The NCUA on Oct. 6 unveiled its proposed 2018 operating budget at $298.2 million, which includes a net workforce decrease of 42 full-time equivalents. The agency in July announced a restructuring plan that includes closing 40% of its regional offices, eliminating overlapping office functions and re-tooling its business model. Last year, the NCUA approved a final budget of $298.2 million for 2017 and a preliminary budget of $312.1 million for 2018.

McWatters said the agency will eventually be able to save some money by doing examinations "virtually," and so the agency is bringing people on board now to solve potential issues with conducting exams in that way. "We're spending a little bit of money in hopes of saving a lot of money in the future," he said. Those efforts will not be implemented in the next year or two, but McWatters said the agency is laying the foundation for something that will be a benefit "several years down the road."

In other news

* Credit unions are increasing spending on advertising at a greater pace than membership is growing, although their goal is not just to attract new members, but to also keep existing members engaged. Membership has climbed from 93.1 million in 2011 to 110.6 million by the second quarter of 2017, an 18.9% increase. Advertising spending was $1.04 billion in 2011, and in the most recent quarter rose to an annual rate of $1.55 billion, a 49.7% increase. Navy FCU, the largest credit union in the country, spent more than four times as much on advertising in the second quarter of 2017 as the next-highest spender, Pentagon FCU.

* With another premium assessment all but certain, the NCUA began exploring ways to keep credit unions from having to write those checks and found it could probably give those institutions a refund in the process.
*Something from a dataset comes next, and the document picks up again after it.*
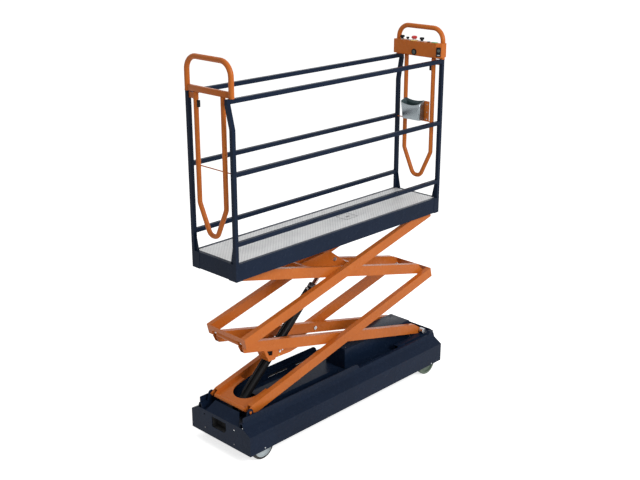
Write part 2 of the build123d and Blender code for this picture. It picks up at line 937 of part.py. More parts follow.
cylinder_axis = Vector(lug_pin_x - cylinder_foot_x, 0, lug_pin_z - cylinder_foot_z).normalized()
cylinder_plane = Plane(
    (cylinder_foot_x, 0, cylinder_foot_z),
    x_dir=(cylinder_axis.Z, 0, -cylinder_axis.X),
    z_dir=(0, -1, 0),
)
barrel_taper = 4
barrel_taper_length = 20
groove_depth = 3
groove_width = 5
groove_start = barrel_length - gland_length - 5 * groove_width
with BuildPart() as barrel:
    turned(
        cylinder_plane,
        (
            (0, 0),
            (barrel_radius - barrel_taper, 0),
            (barrel_radius, barrel_taper_length),
            (barrel_radius, groove_start),
            (barrel_radius - groove_depth, groove_start + groove_width),
            (barrel_radius - groove_depth, groove_start + 2 * groove_width),
            (barrel_radius, groove_start + 3 * groove_width),
            (barrel_radius, barrel_length),
            (rod_radius + running_clearance, barrel_length),
            (rod_radius + running_clearance, barrel_length - gland_length),
            (barrel_bore, barrel_length - gland_length),
            (barrel_bore, barrel_base),
            (0, barrel_base),
        ),
    )
    pin_y(cylinder_foot_x, cylinder_foot_z, -eye_half_width, eye_half_width, eye_radius)
    pin_y(
        cylinder_foot_x,
        cylinder_foot_z,
        -eye_half_width,
        eye_half_width,
        cylinder_pin_radius + running_clearance,
        Mode.SUBTRACT,
    )
finish(barrel, "barrel")

piston_start = barrel_length - piston_inset - piston_length
with BuildPart() as rod:
    turned(
        cylinder_plane,
        (
            (0, piston_start),
            (barrel_bore - running_clearance, piston_start),
            (barrel_bore - running_clearance, piston_start + piston_length),
            (rod_radius, piston_start + piston_length),
            (rod_radius, cylinder_length),
            (0, cylinder_length),
        ),
    )
    pin_y(lug_pin_x, lug_pin_z, -eye_half_width, eye_half_width, eye_radius)
    pin_y(lug_pin_x, lug_pin_z, -lug_inner_y + 1, lug_inner_y - 1, cylinder_pin_radius)
finish(rod, "rod")

# ---------------------------------------------------------------- platform

channel_face_y = platform_half_width - corner_sheet
panel_face_x = platform_end - corner_sheet
with BuildPart() as side_channels:
    folded_sheet(
        Plane.YZ.offset(-panel_face_x + channel_sheet),
        (
            (channel_face_y - channel_flange, channel_bottom),
            (channel_face_y, channel_bottom),
            (channel_face_y, deck_top),
            (channel_face_y - top_flange, deck_top),
        ),
        channel_sheet,
        2 * (panel_face_x - channel_sheet),
    )
    mirror(about=Plane.XZ)
finish(side_channels, "side_channels")

deck_half_length = platform_end - post - deck_edge_gap
deck_half_width = channel_face_y - top_flange
with BuildPart() as end_panels:
    slab(
        deck_half_length,
        panel_face_x - channel_sheet,
        -deck_half_width,
        deck_half_width,
        deck_top - channel_sheet,
        deck_top,
    )
    slab(
        panel_face_x - channel_sheet,
        panel_face_x,
        -channel_face_y,
        channel_face_y,
        channel_bottom,
        deck_top,
    )
    with BuildSketch(Plane.XY.offset(channel_bottom - corner_drop)) as corners:
        with BuildLine():
            Polyline(
                (platform_end - corner_run, channel_face_y + seat_gap),
                (platform_end - corner_run, platform_half_width),
                (platform_end, platform_half_width),
                (platform_end, platform_half_width - corner_width),
                (panel_face_x, platform_half_width - corner_width),
                (panel_face_x, channel_face_y + seat_gap),
                close=True,
            )
        make_face()
        mirror(about=Plane.XZ)
    extrude(corners.sketch, amount=deck_top - channel_bottom + corner_drop)
    mirror(about=Plane.YZ)
finish(end_panels, "end_panels")

with BuildPart() as deck:
    slab(-deck_half_length, deck_half_length, -deck_half_width, deck_half_width, deck_underside, deck_top)
    with BuildSketch(Plane.XY.offset(deck_underside - rib_height)) as ribs:
        with GridLocations(rib_pitch, 1, rib_count, 1):
            Rectangle(rib_width, 2 * deck_half_width)
    extrude(ribs.sketch, amount=rib_height)
finish(deck, "deck")

deck_lug_outer_y = inner_arm_y + deck_lug_gap
deck_lug_inner_y = inner_arm_y - tube_width - deck_lug_gap - deck_lug_thickness
with BuildPart() as deck_lugs:
    for inner_y in (deck_lug_inner_y, deck_lug_outer_y):
        with BuildSketch(Plane.XZ.offset(-(inner_y + deck_lug_thickness))) as lug:
            with Locations((left_pivot_x, deck_pivot_z)):
                Circle(deck_lug_radius)
            with Locations((left_pivot_x, (deck_pivot_z + deck_underside) / 2)):
                Rectangle(2 * deck_lug_radius, deck_underside - deck_pivot_z)
        extrude(lug.sketch, amount=deck_lug_thickness)
    pin_y(left_pivot_x, deck_pivot_z, deck_lug_inner_y, deck_lug_outer_y + deck_lug_thickness, pin_radius)
    mirror(about=Plane.XZ)
finish(deck_lugs, "deck_lugs")

post_inner_x = platform_end - post
post_inner_y = platform_half_width - post
rail_inner_y = platform_half_width - rail_width
post_top = top_rail_top - rail_height
with BuildPart() as posts:
    polygon(
        Plane.XZ.offset(platform_half_width - post),
        (
            (-post_inner_x, deck_top),
            (-platform_end, deck_top),
            (-platform_end, post_kink_z),
            (-platform_end - post_bend, post_top),
            (-post_inner_x - post_bend, post_top),
            (-post_inner_x, post_kink_z),
        ),
        post,
    )
    slab(post_inner_x, platform_end, -platform_half_width, -post_inner_y, deck_top, post_top)
    bent_and_straight = posts.part
    add(bent_and_straight.rotate(Axis.Z, 180))
    for side in (-1, 1):
        polygon(
            Plane.YZ.offset(side * end_frame_x - gusset_sheet / 2),
            (
                (post_inner_y, deck_top),
                (post_inner_y, deck_top + gusset_height),
                (post_inner_y - gusset_tip, deck_top + gusset_height),
                (post_inner_y - gusset_width, deck_top),
            ),
            gusset_sheet,
        )
        polygon(
            Plane.YZ.offset(side * end_frame_x - gusset_sheet / 2),
            (
                (-post_inner_y, deck_top),
                (-post_inner_y, deck_top + gusset_height),
                (-post_inner_y + gusset_tip, deck_top + gusset_height),
                (-post_inner_y + gusset_width, deck_top),
            ),
            gusset_sheet,
        )
finish(posts, "posts")

with BuildPart() as rails:
    for left, right, top in (
        (-platform_end - post_bend, platform_end, top_rail_top),
        (-post_inner_x, post_inner_x, mid_rail_top),
        (-post_inner_x, post_inner_x, toe_rail_top),
    ):
        slab(left, right, -platform_half_width, -rail_inner_y, top - rail_height, top)
        slab(
            left,
            right,
            -platform_half_width + rail_wall,
            -rail_inner_y - rail_wall,
            top - rail_height + rail_wall,
            top - rail_wall,
            Mode.SUBTRACT,
        )
    for x in (-platform_end - post_bend, platform_end - cap_depth):
        slab(
            x,
            x + cap_depth,
            -platform_half_width,
            -rail_inner_y,
            top_rail_top - rail_height,
            top_rail_top,
        )
    near_side = rails.part
    add(near_side.rotate(Axis.Z, 180))
finish(rails, "rails")

for name, side in (("left", -1), ("right", 1)):
    frame_plane = Plane.YZ.offset(side * end_frame_x)
    with BuildPart() as end_frame:
        with BuildLine(frame_plane) as arch:
            FilletPolyline(
                (-arch_leg_y, top_rail_top),
                (-arch_leg_y, arch_top - arch_radius),
                (arch_leg_y, arch_top - arch_radius),
                (arch_leg_y, top_rail_top),
                radius=arch_corner,
            )
        with BuildSketch(Plane.XY.offset(top_rail_top)) as section:
            with Locations((side * end_frame_x, -arch_leg_y)):
                Circle(arch_radius)
        sweep(section.sketch, path=arch.line)
        slab(
            side * end_frame_x - crossbar_depth / 2,
            side * end_frame_x + crossbar_depth / 2,
            -arch_leg_y,
            arch_leg_y,
            top_rail_top,
            top_rail_top + crossbar_height,
        )
    finish(end_frame, f"end_frame_{name}")

sleeve_radius = gate_tube_radius + sleeve_wall
with BuildPart() as gate_sleeves:
    with BuildSketch(Plane.XY.offset(sleeve_bottom)) as sleeve:
        with Locations((end_frame_x, -gate_leg_y)):
            Circle(sleeve_radius)
        with Locations((end_frame_x, -(gate_leg_y + post_inner_y) / 2)):
            Rectangle(plate, post_inner_y - gate_leg_y)
        with Locations((end_frame_x, -gate_leg_y)):
            Circle(gate_tube_radius + running_clearance, mode=Mode.SUBTRACT)
    extrude(sleeve.sketch, amount=sleeve_top - sleeve_bottom)
    right_sleeve = gate_sleeves.part
    add(right_sleeve.rotate(Axis.Z, 180))
finish(gate_sleeves, "gate_sleeves")

# ---------------------------------------------------------------- gates

gate_top = sleeve_top + seat_gap
bin_back_x = end_frame_x - gate_tube_radius - seat_gap
bin_front_x = bin_back_x - bin_depth
gate_bar_x = end_frame_x - gate_tube_radius - gate_bar_radius + weld_depth
for name, side in (("left", -1), ("right", 1)):
    with BuildPart() as gate:
        with BuildLine(Plane.YZ.offset(side * end_frame_x)) as loop:
            FilletPolyline(
                (-gate_leg_y, gate_top),
                (-gate_leg_y, gate_bend_z),
                (-gate_foot_half_width, gate_bottom + gate_tube_radius),
                (gate_foot_half_width, gate_bottom + gate_tube_radius),
                (gate_leg_y, gate_bend_z),
                (gate_leg_y, gate_top),
                radius=gate_foot_radius,
            )
        with BuildSketch(Plane.XY.offset(gate_top)) as section:
            with Locations((side * end_frame_x, -gate_leg_y)):
                Circle(gate_tube_radius)
        sweep(section.sketch, path=loop.line)
        with BuildSketch(Plane.XY.offset(gate_top)) as collar:
            with Locations((side * end_frame_x, -side * gate_leg_y)):
                Circle(gate_tube_radius + gate_lip)
        extrude(collar.sketch, amount=gate_cap)
        with BuildSketch(Plane.XZ.offset(side * (gate_leg_y + 2))) as bar:
            with Locations((side * gate_bar_x, gate_bar_z)):
                Circle(gate_bar_radius)
        extrude(bar.sketch, amount=-side * (gate_leg_y + 2 + gate_bar_reach))
        if side > 0:
            slab(
                bin_front_x + bin_plate_margin,
                end_frame_x - gate_tube_radius / 2,
                bin_low_y - bin_plate,
                bin_low_y,
                bin_bottom + bin_plate_margin,
                bin_front_top - bin_plate_margin,
            )
    finish(gate, f"gate_{name}")
bin_length = bin_high_y - bin_low_y
bin_middle_y = (bin_high_y + bin_low_y) / 2
bin_rim_slope = (bin_back_top - bin_front_top) / bin_depth
with BuildPart() as document_bin:
    polygon(
        Plane.XZ.offset(-bin_high_y),
        (
            (bin_back_x, bin_bottom),
            (bin_back_x, bin_back_top),
            (bin_front_x, bin_front_top),
            (bin_front_x + bin_front_lean, bin_bottom),
        ),
        bin_length,
    )
    polygon(
        Plane.XZ.offset(-bin_high_y + bin_sheet),
        (
            (bin_back_x - bin_sheet, bin_bottom + bin_sheet),
            (bin_back_x - bin_sheet, bin_back_top + bin_depth),
            (bin_front_x + bin_sheet, bin_back_top + bin_depth),
            (bin_front_x + bin_sheet, bin_front_top - bin_sheet),
            (bin_front_x + bin_front_lean + bin_sheet, bin_bottom + bin_sheet),
        ),
        bin_length - 2 * bin_sheet,
        Mode.SUBTRACT,
    )
    rim_plane = Plane(
        (bin_front_x, bin_middle_y, bin_front_top),
        x_dir=(0, 1, 0),
        z_dir=(1, 0, bin_rim_slope),
    )
    with BuildSketch(rim_plane) as dip:
        with Locations((0, bin_dip_radius - bin_dip)):
            Circle(bin_dip_radius)
    extrude(dip.sketch, amount=2 * bin_depth, both=True, mode=Mode.SUBTRACT)
finish(document_bin, "document_bin")

# ---------------------------------------------------------------- controls

arch_inner_x = end_frame_x - arch_radius - seat_gap / 2
arch_near_y = -arch_leg_y - arch_radius - seat_gap / 2
with BuildPart() as control_box:
    with BuildSketch(Plane.XY.offset(box_bottom)) as outline:
        with BuildLine():
            Polyline(
                (box_face_x, box_high_y),
                (box_face_x, box_low_y),
                (box_face_x + box_corner, arch_near_y - box_sheet),
                (end_frame_x + arch_radius, arch_near_y - box_sheet),
                (end_frame_x + arch_radius, arch_near_y),
                (arch_inner_x, arch_near_y),
                (arch_inner_x, box_high_y),
                close=True,
            )
        make_face()
    extrude(outline.sketch, amount=box_top - box_bottom)
    slab(
        box_face_x + box_sheet,
        arch_inner_x - box_sheet,
        box_low_y + box_sheet,
        box_high_y - box_sheet,
        box_bottom + box_sheet,
        box_top - box_sheet,
        Mode.SUBTRACT,
    )
finish(control_box, "control_box")

knob_x = (box_face_x + arch_inner_x) / 2
with BuildPart() as control_knobs:
    for y, radius, height, neck in knob_rows:
        with BuildSketch(Plane.XZ.offset(-y)) as profile:
            with BuildLine():
                Polyline(
                    (knob_x, box_top),
                    (knob_x + neck, box_top),
                    (knob_x + neck, box_top + height / 2),
                    (knob_x + radius, box_top + height / 2),
                    (knob_x + radius, box_top + height),
                    (knob_x, box_top + height),
                    close=True,
                )
            make_face()
        revolve(profile.sketch, axis=Axis((knob_x, y, 0), (0, 0, 1)))
finish(control_knobs, "control_knobs")
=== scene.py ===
import bpy
import bmesh
import json
from math import cos, pi, radians, sin, tan
from mathutils import Matrix, Vector


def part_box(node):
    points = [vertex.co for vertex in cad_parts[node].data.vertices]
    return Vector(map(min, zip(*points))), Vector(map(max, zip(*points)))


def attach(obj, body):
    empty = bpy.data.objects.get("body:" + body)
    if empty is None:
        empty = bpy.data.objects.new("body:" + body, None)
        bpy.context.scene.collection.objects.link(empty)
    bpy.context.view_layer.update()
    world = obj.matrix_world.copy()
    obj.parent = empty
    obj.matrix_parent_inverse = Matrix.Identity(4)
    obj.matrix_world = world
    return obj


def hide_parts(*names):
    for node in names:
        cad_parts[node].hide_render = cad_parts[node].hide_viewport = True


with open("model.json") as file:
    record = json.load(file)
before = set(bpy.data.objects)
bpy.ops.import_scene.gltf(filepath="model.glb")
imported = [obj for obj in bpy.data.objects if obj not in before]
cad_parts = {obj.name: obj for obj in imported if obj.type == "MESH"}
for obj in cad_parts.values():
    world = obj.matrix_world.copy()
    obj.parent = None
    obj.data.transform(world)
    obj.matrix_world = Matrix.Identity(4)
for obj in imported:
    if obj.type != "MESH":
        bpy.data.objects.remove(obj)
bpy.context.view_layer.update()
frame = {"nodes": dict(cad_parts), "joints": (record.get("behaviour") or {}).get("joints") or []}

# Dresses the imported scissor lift: materials for the CAD's own pieces, then the tubes, sheets and
# small fittings that the photograph shows, then the floor, the lamps and the camera.
#
# Lengths are in metres, in the CAD's frame: X runs along the base towards the control box, Y across
# it from the near side to the far side, and Z up from the floor.

nodes = frame["nodes"]
joints = {joint["name"]: joint for joint in frame["joints"]}

towards_near = (0, -1, 0)
towards_far = (0, 1, 0)
towards_left = (-1, 0, 0)
upwards = (0, 0, 1)

# ---------------------------------------------------------------- shader nodes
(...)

NCUA Chairman J. Mark McWatters, speaking Oct. 12 at the Cooperative Credit Union Association's annual convention, outlined the thinking behind the regulator voting last month to close the stabilization fund and transfer its assets and liabilities to the share insurance fund. He said credit unions likely would have faced a 6- to 8-basis-point assessment without closing the fund, possibly as early as next year.

* The House Financial Services Committee passed 22 bills on Oct. 12, including eight that were backed by the Credit Union National Association. Among other legislation, CUNA supported H.R. 3971, the Community Institution Mortgage Relief Act of 2017, which would make important changes to both the Truth In Lending Act and the Real Estate Settlements Procedures Act to reduce the burden on small financial institutions. The proposal would exempt mortgage loans made by financial institutions under $25 billion in assets from TILA's escrow requirements.

* The Consumer Financial Protection Bureau said Assistant Director of Enforcement Anthony Alexis is leaving the agency. As the head of the agency's unit responsible for pursuing wrongdoing in the financial services industry, Alexis was tasked with enforcing federal consumer financial laws. Alexis' team investigated cases of potential violations and would take legal action if needed. A spokesperson for the CFPB confirmed that Alexis would be leaving the agency but declined to offer comment on why he decided to leave or the terms of his departure.